The General spoke out bravely as ever a soldier can-
“The Army’s proud of your valour; the Regiment’s proud of their man!”
Then across that lonely desert, at the close of the General’s praise,
Came a cheer, then a quick short tremble on the lips of Trooper Hayes.

“Speak out,” said the kindly Colonel, “if you’ve anything, Lad, to say;
Your Queen and your dear old country shall hear what you’ve done to-day!”
But the Trooper gnawed his chin-strap, then sheepishly hung his head:
“Speak out, old chap!” said his comrades. With an effort, at last, he said-

“I came to the front with my pals here, the boys, and the brave old tars,
I’ve fought for my Queen and country, and rode with the Tenth Hussars;
I’m proud of the fine old regiment!”- then the Colonel shook his hand-
“So I’ll ask one single favour from my Queen and my native land!

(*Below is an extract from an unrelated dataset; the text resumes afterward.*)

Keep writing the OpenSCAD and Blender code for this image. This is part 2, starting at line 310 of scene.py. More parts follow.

“There sits by your side on the Staff, Sir, a man we are proud to own!
He was struck down first in the battle, but was never heard to groan;
If I’ve done ought to deserve it,”- then the General smiled “Of course,”-
“Give back to the Tenth their Colonel- the Man on the old White Horse!

“If ever a man bore up, Sir, as a soldier should, with pluck,
And fought with a savage sorrow the demon of cursed ill-luck-
That man he sits beside you! Give us back, with his wounds and scars,
The man who has sorely suffered, and is loved by the Tenth Hussars!”

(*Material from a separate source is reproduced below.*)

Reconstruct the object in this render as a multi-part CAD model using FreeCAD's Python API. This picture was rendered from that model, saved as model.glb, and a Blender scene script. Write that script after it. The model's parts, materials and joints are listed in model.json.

Then a cheer went up from his comrades, and echoed across the sand,
And was borne on the wings of mercy to the heart of his native land,
Where the Queen in her Throne will hear it, and the Colonel Prince will praise
The words of a simple soldier just uttered by Trooper Hayes.
Let the moralist stoop to mercy, that balm of all souls that live;
For better than all forgetting, is the wonderful word “Forgive!”

The “Man on the old White Horse” was of course General Baker Pasha, who had been dismissed from the British Army in 1875, for allegedly indecently assaulting a young lady in a railway carriage. The appearance of this poem in Punch, which was widely reprinted throughout almost every paper in the country due to the very opportune references to him, did much for his rehabilitation in the last years of his life.

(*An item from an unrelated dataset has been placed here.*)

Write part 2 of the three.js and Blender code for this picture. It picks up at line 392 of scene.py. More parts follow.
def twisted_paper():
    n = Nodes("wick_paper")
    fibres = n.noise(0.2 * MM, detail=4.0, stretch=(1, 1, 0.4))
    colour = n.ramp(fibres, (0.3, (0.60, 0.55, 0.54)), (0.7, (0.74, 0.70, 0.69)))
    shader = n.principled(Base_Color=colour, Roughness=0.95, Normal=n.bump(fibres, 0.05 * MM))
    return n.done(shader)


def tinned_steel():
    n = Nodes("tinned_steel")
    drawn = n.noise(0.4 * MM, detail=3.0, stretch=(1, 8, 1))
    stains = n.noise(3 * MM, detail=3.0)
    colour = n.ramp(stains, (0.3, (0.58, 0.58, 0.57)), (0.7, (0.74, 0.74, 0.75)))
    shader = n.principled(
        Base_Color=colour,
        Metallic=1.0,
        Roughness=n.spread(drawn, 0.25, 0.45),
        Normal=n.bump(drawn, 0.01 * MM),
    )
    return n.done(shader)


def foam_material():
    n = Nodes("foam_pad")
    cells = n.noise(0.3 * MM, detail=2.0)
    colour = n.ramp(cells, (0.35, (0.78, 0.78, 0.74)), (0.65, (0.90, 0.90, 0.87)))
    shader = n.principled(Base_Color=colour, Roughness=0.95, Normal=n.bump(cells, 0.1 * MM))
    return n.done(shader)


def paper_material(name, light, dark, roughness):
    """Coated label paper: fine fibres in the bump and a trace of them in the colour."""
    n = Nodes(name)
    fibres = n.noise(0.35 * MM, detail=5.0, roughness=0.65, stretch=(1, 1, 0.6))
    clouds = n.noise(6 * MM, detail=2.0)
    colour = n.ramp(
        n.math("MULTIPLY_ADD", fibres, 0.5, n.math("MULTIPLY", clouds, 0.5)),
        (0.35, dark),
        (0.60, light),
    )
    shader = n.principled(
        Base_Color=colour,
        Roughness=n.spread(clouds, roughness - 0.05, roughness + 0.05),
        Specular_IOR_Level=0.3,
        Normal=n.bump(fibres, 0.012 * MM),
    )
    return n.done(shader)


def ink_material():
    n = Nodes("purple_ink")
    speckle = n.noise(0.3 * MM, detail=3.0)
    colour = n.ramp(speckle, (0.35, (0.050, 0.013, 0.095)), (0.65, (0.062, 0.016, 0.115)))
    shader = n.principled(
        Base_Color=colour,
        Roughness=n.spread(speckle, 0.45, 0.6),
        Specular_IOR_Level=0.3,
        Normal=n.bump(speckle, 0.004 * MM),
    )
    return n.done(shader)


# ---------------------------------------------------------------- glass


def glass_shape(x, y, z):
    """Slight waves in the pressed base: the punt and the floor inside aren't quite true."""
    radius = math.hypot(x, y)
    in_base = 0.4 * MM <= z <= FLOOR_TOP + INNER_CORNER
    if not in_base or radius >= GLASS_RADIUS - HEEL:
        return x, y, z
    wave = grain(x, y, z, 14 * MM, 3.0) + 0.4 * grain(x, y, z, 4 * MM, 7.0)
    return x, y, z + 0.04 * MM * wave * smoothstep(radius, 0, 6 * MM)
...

The following year, on 13 March 1885, Hayes was personally given the Distinguished Conduct Medal by Queen Victoria at Windsor Castle. It was the only D.C.M. won by the 10th for the battle of El-Teb. Hayes was appointed Lance-Corporal in March 1887 but reverted to Private three months later. He was discharged from the 10th Hussars at his own request on 6 August 1887, on payment of £21. He joined the Scots Guards shortly afterwards as a Musician, for 12 years. He was discharged medically unfit on 21 April 1899, and died sometime in about 1926. The group is sold with two original copies of The Illustrated London News for 15 March and 22 March 1884, both in original dust wrappers and both containing Melton Prior engravings of the battle of El-Teb including the charge of the 10th Hussars.